Wirtgen Group SA has sold about nine Vögele pavers in Zimbabwe alone in the past two years.

Outlook

Looking ahead, Schulenburg sees a positive outlook for the business in 2024, with a substantial R750-million worth of deals in the pipeline. He is encouraged by the Kleemann range of mobile crushers and screens, which is gaining traction after a slow start in the market.

“We have initially struggled to gain traction with the Kleemann brand. It is always difficult to introduce a new product, especially in a market where there are already some established brands. We are doing quite well with Kleemann in Zimbabwe and Botswana. In addition to the orders of two trains in Zimbabwe, we have another train on order in Botswana,” he says.

In fact, he adds, significant future growth for Wirtgen Group SA will come from the Kleemann brand, with big opportunities from both the aggregates and mining markets. The Kleemann range distinguishes itself with a range of capabilities. Firstly, says Schulenburg, it is a sturdy machine – the stability of the chassis results in better crushing performance, and this has been proven on many reference sites where the machines have been deployed.
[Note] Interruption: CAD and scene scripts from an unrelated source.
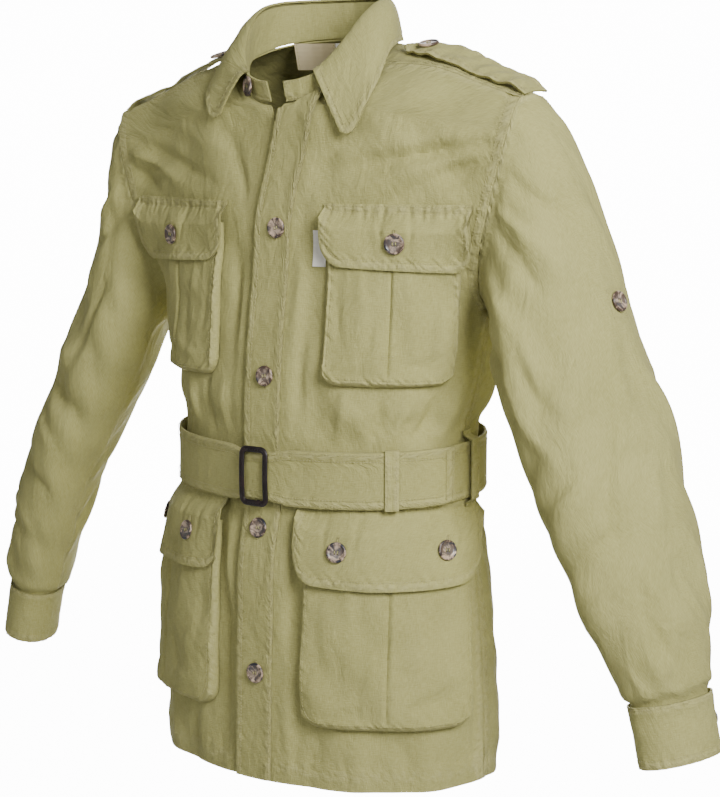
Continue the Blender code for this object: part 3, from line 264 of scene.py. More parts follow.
def add_node(tree: bpy.types.NodeTree, kind: str, settings: dict | None = None, links: dict | None = None):
    """Adds a shader node with its settings and links.

    Args:
        tree: the node tree.
        kind: the node's type.
        settings: values, by input name or number, or by property name.
        links: output sockets, by input name or number.

    Returns:
        The node.
    """
    node = tree.nodes.new(kind)
    for name, value in (settings or {}).items():
        if isinstance(name, int) or name in node.inputs:
            node.inputs[name].default_value = value
        else:
            setattr(node, name, value)
    for name, socket in (links or {}).items():
        tree.links.new(socket, node.inputs[name])
    return node


def fresh_material(name: str) -> tuple[bpy.types.Material, bpy.types.NodeTree, bpy.types.Node]:
    """A new material with its tree and its Principled shader."""
    material = bpy.data.materials.new(name)
    material.use_nodes = True
    return material, material.node_tree, material.node_tree.nodes["Principled BSDF"]


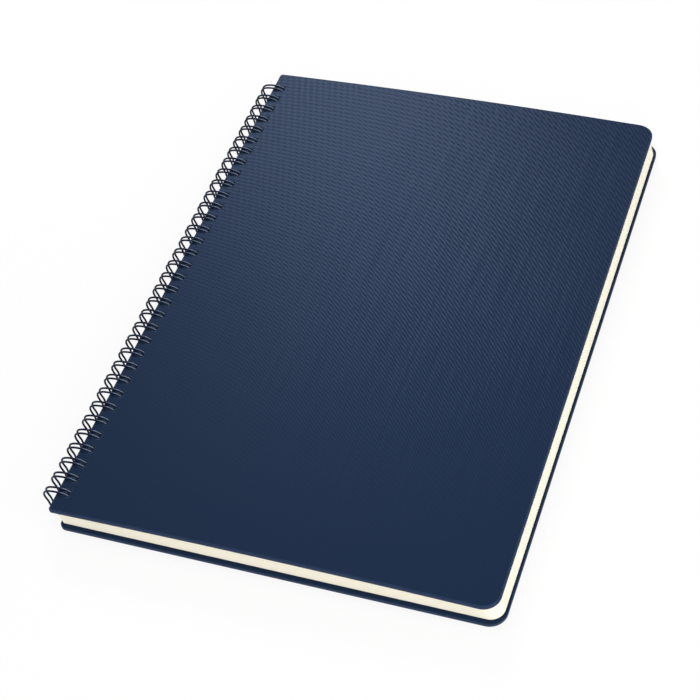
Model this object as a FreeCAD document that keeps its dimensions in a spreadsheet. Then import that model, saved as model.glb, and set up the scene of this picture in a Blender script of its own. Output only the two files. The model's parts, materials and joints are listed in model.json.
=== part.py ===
import FreeCAD, Part
import math
import os

import Sketcher

# A4 hardcover notebook bound with a closed twin-loop wire, lying flat on its back cover.
#
# Every piece is drawn in one working frame, whose Y axis is the axis of the wire's rings.
# There X runs from the spine to the fore edge, Y from the near edge of the covers (y = 0)
# to the far edge, and Z upwards. The Placement then puts the origin under the middle of the
# notebook, on the surface that it lies on.

# Driving dimensions, in millimetres unless the name says otherwise.
SIZES = {
    # covers
    "cover_height": 302.0,
    "cover_width": 208.0,
    "fore_corner": 8.0,
    "front_spine_corner": 1.6,
    "back_spine_corner": 3.4,
    "wrap_thickness": 0.3,
    "board_thickness": 1.2,
    "lining_thickness": 0.2,
    "turn_in": 15.0,
    "lining_margin": 3.0,
    "lining_spine_margin": 12.0,
    "edge_rounding": 0.45,
    "crown": 1.5,
    "straight_strip": 12.0,
    "back_shift": 2.2,
    # sheets
    "sheet_end_margin": 2.5,
    "sheet_fore_margin": 1.1,
    "sheet_inset": 1.9,
    "sheet_corner": 6.5,
    "sheet_lean": 2.0,
    "block_thickness": 10.0,
    "front_play": 0.3,
    "back_play": 0.2,
    # binding wire and its holes
    "loop_pitch": 8.4667,
    "row_margin": 10.0,
    "row_offset": -0.6,
    "loop_spacing": 2.35,
    "hole_side_play": 0.475,
    "ring_play": 0.51,
    "ring_inset": 1.0,
    "wire_width": 0.9,
    "cover_hole_play": 0.2,
    "sheet_hole_inward": 1.0,
    "sheet_hole_outward": 1.9,
}

# Shape of the wire: the straight sides of a full ring, the angles round the ring, from +X
# towards +Z, at which a loop leaves the seam and ends in its tip, and the corners of a bend.
RING_SIDES = 12
SEAM_DEGREES = -74.0
TIP_DEGREES = 266.0
BEND_CORNERS = 2
# The angles between which the sheets' holes are swept, and their flat lengths of wall.
SHEET_HOLE_DEGREES = 50.0
SHEET_HOLE_SIDES = 2
# How far a cover's hole is cut past both faces, as a share of the cover's thickness.
HOLE_OVERRUN = 0.3
# How near two places have to be, in millimetres, to count as the same one.
SAME_PLACE = 0.01

doc = FreeCAD.newDocument("HardcoverNotebook")


def make_sheet():
    """The spreadsheet of driving dimensions, one named cell each."""
    sheet = doc.addObject("Spreadsheet::Sheet", "Sizes")
    for row, (name, size) in enumerate(SIZES.items(), start=1):
        sheet.set("A%d" % row, name)
        sheet.set("B%d" % row, str(size))
        sheet.setAlias("B%d" % row, name)
    doc.recompute()
    return sheet


def cell(name):
    return "Sizes." + name


# Expressions that several pieces share.
COVER = "(2 * {w} + {b} + {l})".format(
    w=cell("wrap_thickness"), b=cell("board_thickness"), l=cell("lining_thickness")
)
STACK = "(2 * {c} + {b} + {f} + {k})".format(
    c=COVER, b=cell("block_thickness"), f=cell("front_play"), k=cell("back_play")
)
HALF_STACK = "({} / 2)".format(STACK)
FRONT_LEFT = "(0 - {})".format(cell("ring_inset"))
BACK_LEFT = "({} - {})".format(cell("back_shift"), cell("ring_inset"))
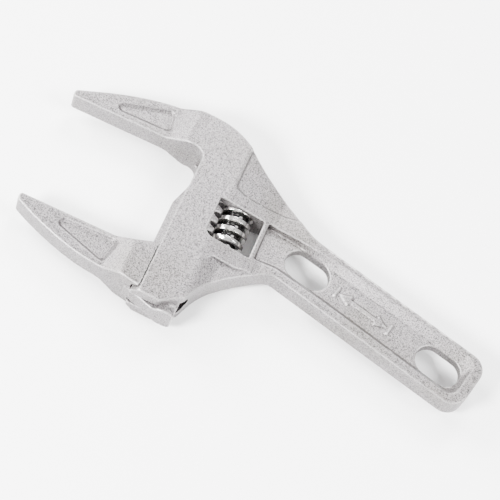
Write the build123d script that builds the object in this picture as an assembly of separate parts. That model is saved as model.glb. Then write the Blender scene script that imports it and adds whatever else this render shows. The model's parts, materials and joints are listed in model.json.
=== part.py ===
from build123d import *
import math
import os

# Wide-opening adjustable wrench, short handle, die-cast aluminium, steel worm.
# Jaw frame: x runs along the jaws from their tips towards the handle, y is the slide
# direction towards the fixed jaw, z is the thickness, 0 at mid thickness.
# Handle frame: x runs along the handle. The two frames share one origin and z.

# ---- driving dimensions, mm ----
handle_skew = 13.0          # angle between the jaws and the handle, degrees
opening = 50.0              # jaw gap at rest
opening_max = 68.0
opening_min = 6.0
fixed_face_y = 22.6         # fixed jaw's gripping face
jaw_tip_x = -85.0
jaw_thick = 10.2            # thickness of both jaw noses and of the handle
head_thick = 20.0
ramp_start_x = -42.5        # where the nose starts to thicken
ramp_end_x = -34.0          # where it reaches the head's thickness
throat_x = -26.1            # front of the head above the guides
guide_x = -29.3             # front of the guide cheeks
guide_bevel = 3.2           # bevel along the cheeks' outer edges
throat_r = 5.0
head_foot_y = -48.0         # lower end of the slide housing
tower_back_x = -9.2         # handle side of the slide housing

rail_x = -13.5              # axis of the round rail
rail_r = 6.4
rail_fit = 0.08             # radial running clearance of the rail in its bore
rail_top_y = 17.0
rail_below_jaw = 22.6        # how far the rail reaches below the moving face
slot_room = 0.6             # metal left between the neck slot and the fixed face
neck_thick = 7.6
guide_gap = 0.6             # clearance between jaw and cheeks

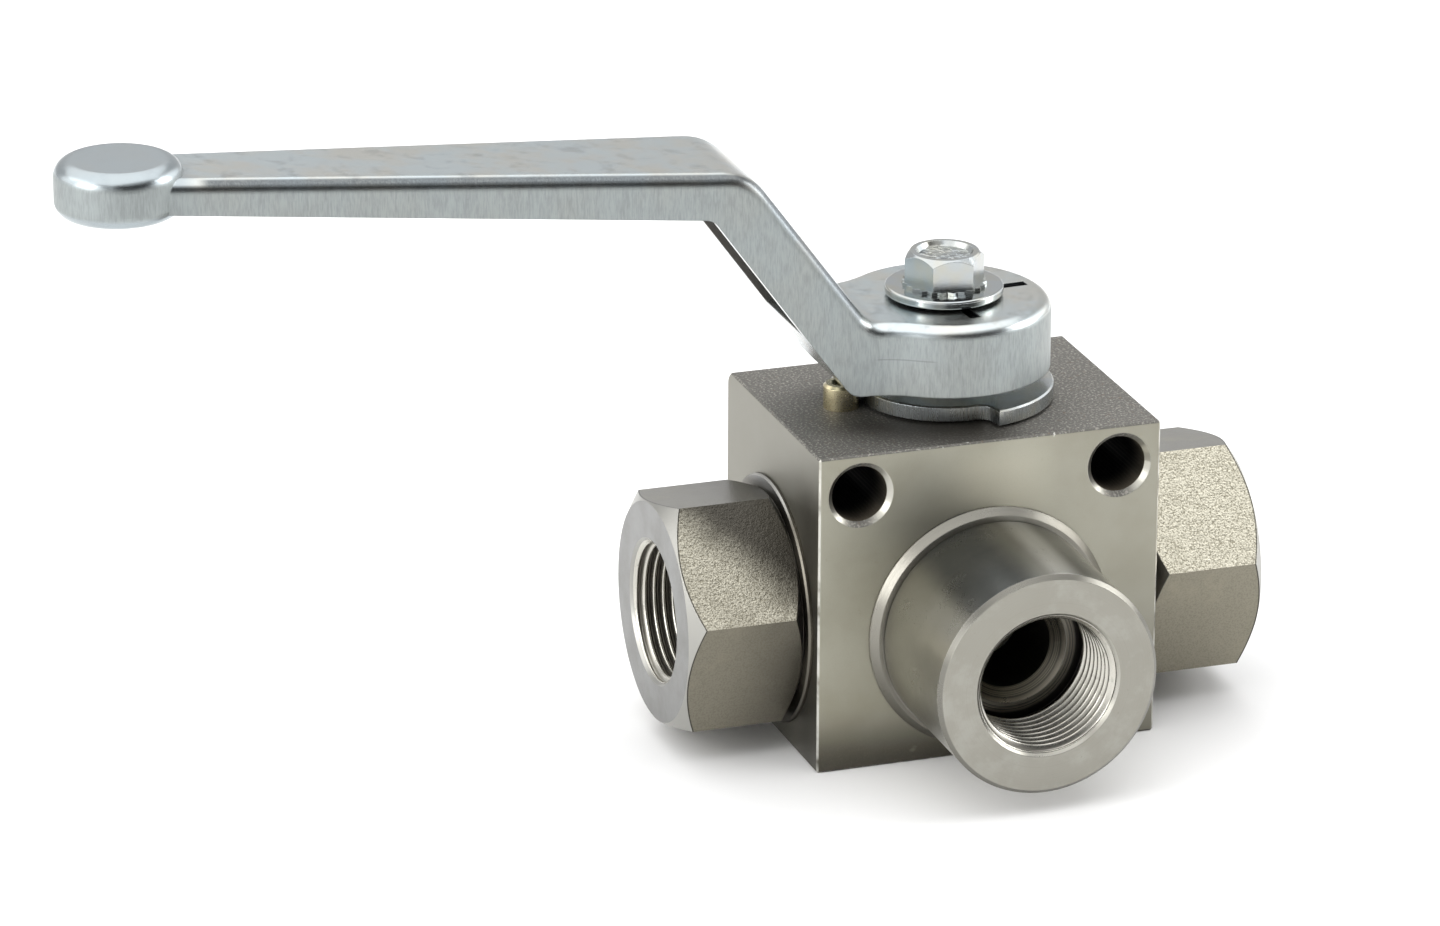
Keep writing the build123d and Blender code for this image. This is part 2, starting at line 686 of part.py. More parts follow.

“Another key competitive edge of the Kleemann offering is its lower fuel consumption, largely driven by new technology engines combined with on-board generators that drive most components. This is particularly important for customers in our region where fuel prices are prohibitive. A Kleemann train on average achieves anything between 20% and 30% better fuel consumption than most of our competition. It is even much more efficient with the diesel-electric option,” says Schulenburg.

To close a crucial gap in its Kleemann offering, Wirtgen Group SA will introduce a smaller impact crusher during the first half of this year – the MR 100 NEO. The new machine will be suited for smaller crushing operations such as brickyards and recycling applications.